Some of them couldn’t fly. They didn’t wear colorful costumes, and they didn’t have superpowers. But they were superheroes all the same. Others were as real as Spider-Man. Throughout the 1940s, ’50s and ’60s, comic books appeared featuring real or fictional African-Americans.
The real-life Black heroes were brilliant scientists or former enslaved people who risked their lives for the freedom of their people. Fictional Black heroes defeated villains ordinary humans could not.
In 1947, the first issue of Negro Heroes featured George Washington Carver, Matthew Henson, Harriet Tubman and Joe Louis. The second issue featured Booker T. Washington, Sadie Alexander, Jackie Robinson and many other real-life Black heroes.
Nonfiction African-American comic books continued into 1969 when the Gilberton Co. produced Negro Americans. Like Negro Heroes, the Negro Americans comic book covered the lives of African-American great achievers. Many illustrations in the nonfiction comic books appear to have been taken from photographs, and the plain yellow, brown or blue colors give the stories a real and not fantasy look.

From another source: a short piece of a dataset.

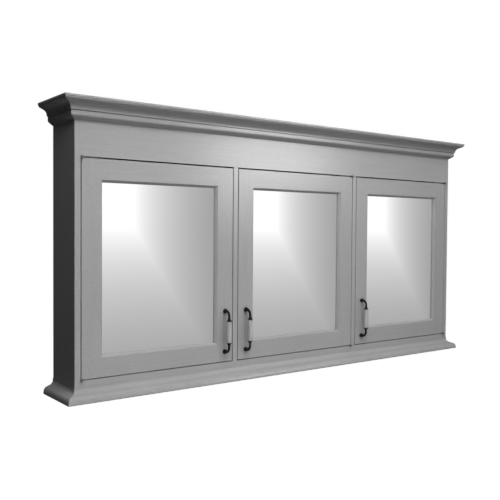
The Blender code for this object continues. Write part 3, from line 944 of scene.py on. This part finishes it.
def shelf_pin_profile():
    """A pin from its rounded end in the shelf's side to its end in the upright, with a flange."""
    full, thin, flange = (SHELF_PIN_RADIUS * share for share in (1, 0.8, 1.7))
    sunk = [(0.0001, -0.008), (thin, -0.008), (full, -0.007), (full, 0)]
    return sunk + [
        (flange, 0),
        (flange, 0.0012),
        (full, 0.0012),
        (full, 0.0085),
        (thin, 0.009),
        (0.0001, 0.009),
    ]


def add_shelf_pins(door, metal):
    """Four steel pins that carry one shelf, two in each side of its bay."""
    low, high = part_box(door + "_shelf")
    height = low.z - SHELF_PIN_RADIUS - CLEARANCE
    number = 0
    for side, edge in ((LEFT, low.x - SHELF_PIN_SINK), (RIGHT, high.x + SHELF_PIN_SINK)):
        for share in (0.2, 0.8):
            number += 1
            y = low.y + (high.y - low.y) * share
            turn = Matrix.Rotation(-side * math.pi / 2, 4, "Y")
            place = Matrix.Translation((edge - side * CLEARANCE, y, height)) @ turn
            mesh = turned(shelf_pin_profile(), "shelf_pin", SCREW_SIDES)
            add_piece(f"{door}_shelf_pin_{number}", mesh, metal, "carcass", (), place)


def add_wall_screws(metal):
    """Two screws through the hanging rail in each outer bay, with cup washers on the back panel."""
    rail_low, rail_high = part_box("hanging_rail")
    panel_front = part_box("back_panel")[0].y
    height = (rail_low.z + rail_high.z) / 2
    cup = [(0.0026, 0), (0.0075, 0), (0.0070, 0.0010), (0.0042, 0.0019), (0.0036, 0.0019), (0.0026, 0.0008)]
    for number, share in enumerate((-0.85, -0.45, 0.45, 0.85), 1):
        x = share * rail_high.x
        lie = Matrix.Rotation(math.pi / 2, 4, "X")
        place = Matrix.Translation((x, panel_front - CLEARANCE, height)) @ lie
        washer = loft([[(a, b, up) for a, b in circle(radius, 28)] for radius, up in cup], "cup", True)
        screw = pan_screw(0.0040, 0.0022, 0.0022, abs(panel_front) - 0.001)
        screw = moved(screw, Matrix.Translation((0, 0, 0.0012)))
        mesh = joined([washer, screw], "wall_screw")
        add_piece(f"wall_screw_{number}", mesh, metal, "carcass", (), place)


# Studio

def add_camera():
    data = bpy.data.cameras.new("camera")
    data.lens = CAMERA_LENS
    data.sensor_width = CAMERA_SENSOR
    camera = bpy.data.objects.new("camera", data)
    bpy.context.scene.collection.objects.link(camera)
    yaw, pitch, roll = (math.radians(a) for a in (-CAMERA_YAW, 90 + CAMERA_PITCH, CAMERA_ROLL))
    turn = Matrix.Rotation(yaw, 4, "Z") @ Matrix.Rotation(pitch, 4, "X") @ Matrix.Rotation(roll, 4, "Z")
    camera.matrix_world = Matrix.Translation(CAMERA_PLACE) @ turn
    bpy.context.scene.camera = camera


def link_room_gloss(tree, gloss):
    """The brightness of what surfaces reflect, by the direction that it comes from."""
    place = tree.nodes.new("ShaderNodeTexCoord")
    split = tree.nodes.new("ShaderNodeSeparateXYZ")
    tree.links.new(place.outputs["Generated"], split.inputs[0])
    ramps = {}
    for name, (axis, *values) in GLOSS_RAMPS.items():
        ramp = tree.nodes.new("ShaderNodeMapRange")
        ramp.interpolation_type = "SMOOTHSTEP"
        tree.links.new(split.outputs[axis], ramp.inputs["Value"])
        for key, value in zip(("From Min", "From Max", "To Min", "To Max"), values):
            ramp.inputs[key].default_value = value
        ramps[name] = ramp.outputs["Result"]
    strength = tree.nodes.new("ShaderNodeMath")
    strength.operation = "MULTIPLY"
    tree.links.new(ramps["behind"], strength.inputs[0])
    tree.links.new(ramps["left"], strength.inputs[1])
    tree.links.new(strength.outputs[0], gloss.inputs["Strength"])
    tree.links.new(ramps["height"], gloss.inputs["Color"])


def add_world():
    """White to the camera, dim to surfaces, and a soft grey gradient in reflections."""
    world = bpy.data.worlds.new("studio")
    world.use_nodes = True
    tree = world.node_tree
    tree.nodes.clear()
    shades = []
    for level in (AMBIENT, 1.0, 1.0):
        background = tree.nodes.new("ShaderNodeBackground")
        background.inputs["Color"].default_value = (*grey(level), 1)
        shades.append(background)
    ambient, gloss, white = shades
    link_room_gloss(tree, gloss)
    path = tree.nodes.new("ShaderNodeLightPath")
    shown = ambient
    for ray, shade in (("Is Glossy Ray", gloss), ("Is Camera Ray", white)):
        either = tree.nodes.new("ShaderNodeMixShader")
        tree.links.new(path.outputs[ray], either.inputs[0])
        tree.links.new(shown.outputs[0], either.inputs[1])
        tree.links.new(shade.outputs[0], either.inputs[2])
        shown = either
    output = tree.nodes.new("ShaderNodeOutputWorld")
    tree.links.new(shown.outputs[0], output.inputs["Surface"])
    bpy.context.scene.world = world


def add_light(name, place, size, power, target):
    """A round lamp with one size, or an oblong one with two, aimed at the target."""
    data = bpy.data.lights.new(name, "AREA")
    if isinstance(size, tuple):
        data.shape = "RECTANGLE"
        data.size, data.size_y = size
    else:
        data.shape = "DISK"
        data.size = size
    data.energy = power
    light = bpy.data.objects.new(name, data)
    bpy.context.scene.collection.objects.link(light)
    light.location = place
    light.rotation_euler = (target - Vector(place)).to_track_quat("-Z", "Y").to_euler()
    return light


def add_floor():
    """A pale floor, lit to near white, which lets a view from below through."""
    shape = bmesh.new()
    bmesh.ops.create_grid(shape, x_segments=1, y_segments=1, size=FLOOR_REACH)
    mesh = bpy.data.meshes.new("floor")
    shape.to_mesh(mesh)
    shape.free()
    floor = bpy.data.objects.new("floor", mesh)
    bpy.context.scene.collection.objects.link(floor)
    floor.location.z = FLOOR_HEIGHT
    material = bpy.data.materials.new("pale_floor")
    material.use_nodes = True
    tree = material.node_tree
    shader = tree.nodes["Principled BSDF"]
    shader.inputs["Base Color"].default_value = (*grey(FLOOR_TONE), 1)
    shader.inputs["Roughness"].default_value = 0.8
    shader.inputs["Emission Color"].default_value = (1, 1, 1, 1)
    shader.inputs["Emission Strength"].default_value = 1.0
    behind = tree.nodes.new("ShaderNodeNewGeometry")
    clear = tree.nodes.new("ShaderNodeBsdfTransparent")
    either = tree.nodes.new("ShaderNodeMixShader")
    tree.links.new(behind.outputs["Backfacing"], either.inputs[0])
    tree.links.new(shader.outputs[0], either.inputs[1])
    tree.links.new(clear.outputs[0], either.inputs[2])
    tree.links.new(either.outputs[0], tree.nodes["Material Output"].inputs["Surface"])
    mesh.materials.append(material)
    floor.visible_diffuse = False
    floor.visible_glossy = False


def calculate(tree, operation, one, other=0.0):
    item = tree.nodes.new("ShaderNodeMath")
    item.operation = operation
    for socket, value in zip(item.inputs, (one, other)):
        if isinstance(value, bpy.types.NodeSocket):
            tree.links.new(value, socket)
        else:
            socket.default_value = value
    return item.outputs[0]


def card_tone(tree, across, down):
    """Brightest at the upper left, falling off to the right and down."""
    fades = []
    for place, rate in ((across, CARD_FADE_ACROSS), (down, CARD_FADE_DOWN)):
        past = calculate(tree, "SUBTRACT", place, CARD_FADE_START)
        fades.append(calculate(tree, "MULTIPLY", past, rate))
    fade = calculate(tree, "MAXIMUM", calculate(tree, "MAXIMUM", *fades), 0.0)
    return calculate(tree, "DIVIDE", CARD_BRIGHTNESS, calculate(tree, "ADD", fade, 1.0))


def card_cover(tree, across, down):
    """Solid in the middle and clear at the rim."""
    solid = 1.0
    for place in (across, down):
        from_middle = calculate(tree, "ABSOLUTE", calculate(tree, "SUBTRACT", place, 0.5))
        edge = tree.nodes.new("ShaderNodeMapRange")
        edge.interpolation_type = "SMOOTHSTEP"
        inside = calculate(tree, "SUBTRACT", 0.5 + CARD_MARGIN, from_middle)
        tree.links.new(inside, edge.inputs["Value"])
        edge.inputs["From Max"].default_value = CARD_MARGIN
        solid = calculate(tree, "MULTIPLY", edge.outputs["Result"], solid)
    return solid


def card_material():
    """A lit panel that shades off as card_tone says, and fades out as card_cover says."""
    material = bpy.data.materials.new("light_card")
    material.use_nodes = True
    tree = material.node_tree
    tree.nodes.clear()
    uv = tree.nodes.new("ShaderNodeUVMap")
    uv.uv_map = "card"
    split = tree.nodes.new("ShaderNodeSeparateXYZ")
    tree.links.new(uv.outputs["UV"], split.inputs[0])
    places = split.outputs["X"], split.outputs["Y"]
    emission = tree.nodes.new("ShaderNodeEmission")
    tree.links.new(card_tone(tree, *places), emission.inputs["Strength"])
    clear = tree.nodes.new("ShaderNodeBsdfTransparent")
    either = tree.nodes.new("ShaderNodeMixShader")
    tree.links.new(card_cover(tree, *places), either.inputs[0])
    tree.links.new(clear.outputs[0], either.inputs[1])
    tree.links.new(emission.outputs[0], either.inputs[2])
    output = tree.nodes.new("ShaderNodeOutputMaterial")
    tree.links.new(either.outputs[0], output.inputs["Surface"])
    return material


def add_card(door, material):
    """A lit panel in front of the cabinet, just where the camera sees it in one mirror."""
    low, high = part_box(door + "_mirror")
    cover = STICKING_WIDTH - 0.0005
    reach = (low.y - CARD_PLANE) / (low.y - CAMERA_PLACE.y)

    def landing(across, down):
        x = low.x + cover + (high.x - low.x - 2 * cover) * across
        z = high.z - cover - (high.z - low.z - 2 * cover) * down
        return (x + (x - CAMERA_PLACE.x) * reach, CARD_PLANE, z + (z - CAMERA_PLACE.z) * reach)

    ends = (-CARD_MARGIN, 1 + CARD_MARGIN)
    corners = [(ends[0], ends[1]), (ends[1], ends[1]), (ends[1], ends[0]), (ends[0], ends[0])]
    mesh = bpy.data.meshes.new("light_card")
    mesh.from_pydata([landing(*corner) for corner in corners], [], [(0, 1, 2, 3)])
    layer = mesh.uv_layers.new(name="card")
    for item, corner in zip(layer.data, corners):
        item.uv = corner
    mesh.materials.append(material)
    card = bpy.data.objects.new(door + "_light_card", mesh)
    bpy.context.scene.collection.objects.link(card)
    card.visible_camera = False
    card.visible_diffuse = False
    card.visible_shadow = False
    card.visible_transmission = False


def add_studio():
    middle = (cad_box[0] + cad_box[1]) / 2
    add_camera()
    add_world()
    for name, (place, size, power) in LAMPS.items():
        lamp = add_light(name, place, size, power, middle)
        lamp.visible_glossy = False
    add_light("window", WINDOW_PLACE, WINDOW_SIZE, WINDOW_POWER, middle)
    add_floor()
    material = card_material()
    for door in DOORS:
        add_card(door, material)
    bpy.context.scene.view_settings.view_transform = "Standard"


def main():
    add_studio()
    paint = {axis: painted_wood(axis) for axis in "xyz"}
    board, silver, edge = plain_board(), mirror_silver(), glass_edge_and_shade_rim()
    iron, glaze, plastic = cast_iron(), ceramic(), moulded_plastic()
    metals = {"hinge": brushed_steel(), "screw": screw_steel()}
    add_boards(paint, board)
    add_partitions(paint)
    add_face_rails(paint)
    add_mouldings("crown", crown_profile, paint)
    add_mouldings("base", base_profile, paint)
    add_wall_screws(metals["screw"])
    for door in DOORS:
        add_frame_members(door, paint)
        add_pane(door, silver, edge, board)
        add_hinges(door, metals)
        add_handle(door, iron, glaze, metals["screw"])
        add_turn_buttons(door, metals["screw"])
        add_catch(door, plastic, metals["screw"])
        add_shelf_pins(door, metals["screw"])


main()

In the 1940s, All-Negro Comics stood out as being owned, produced and written by Blacks. Unlike Negro Heroes and Negro Americans, however, All-Negro Comics featured fictional African-Americans. Ace Harlem is one character in All-Negro Comics. Although Harlem is a tall, Hollywood-handsome Black detective, the bad guys might be called stereotypes. Other characters in All-Negro Comics were created for laughs but may also have displayed an image many Blacks did not care to see.
Probably the best character to come out of All-Negro Comics is college-educated Lion Man, who is an agent for the United Nations. Lion Man’s mission takes him to Africa where he meets his sidekick — an orphan named Bubba. Today, you’ll find a character named Lion Man appearing in various comic books including Batman. This is likely because Lion Man carries the title of Public Domain Superhero. One of the most interesting versions of Lion Man is the comic book tutorial by Eric Neal that teaches life lessons to children.
The life story of Orrin Cromwell Evans, creator of All–Negro Comics, involves Nazi-sympathizer Charles Lindbergh, racism and Evans’ determination. Tom Christopher states that Evans “went out of his way to meet Morrie Turner, the first syndicated black cartoonist. He was always impressed with the way a well-executed cartoon could simplify and clarify complex issues.”
Nonfiction comic books related the lives of outstanding African-Americans in an easy to understand format. The fictional African-Americans in comic books produced Black heroes with a positive image. Whether fiction or nonfiction, the African-American characters in early comic books sent the message to readers that he or she could also achieve through determination.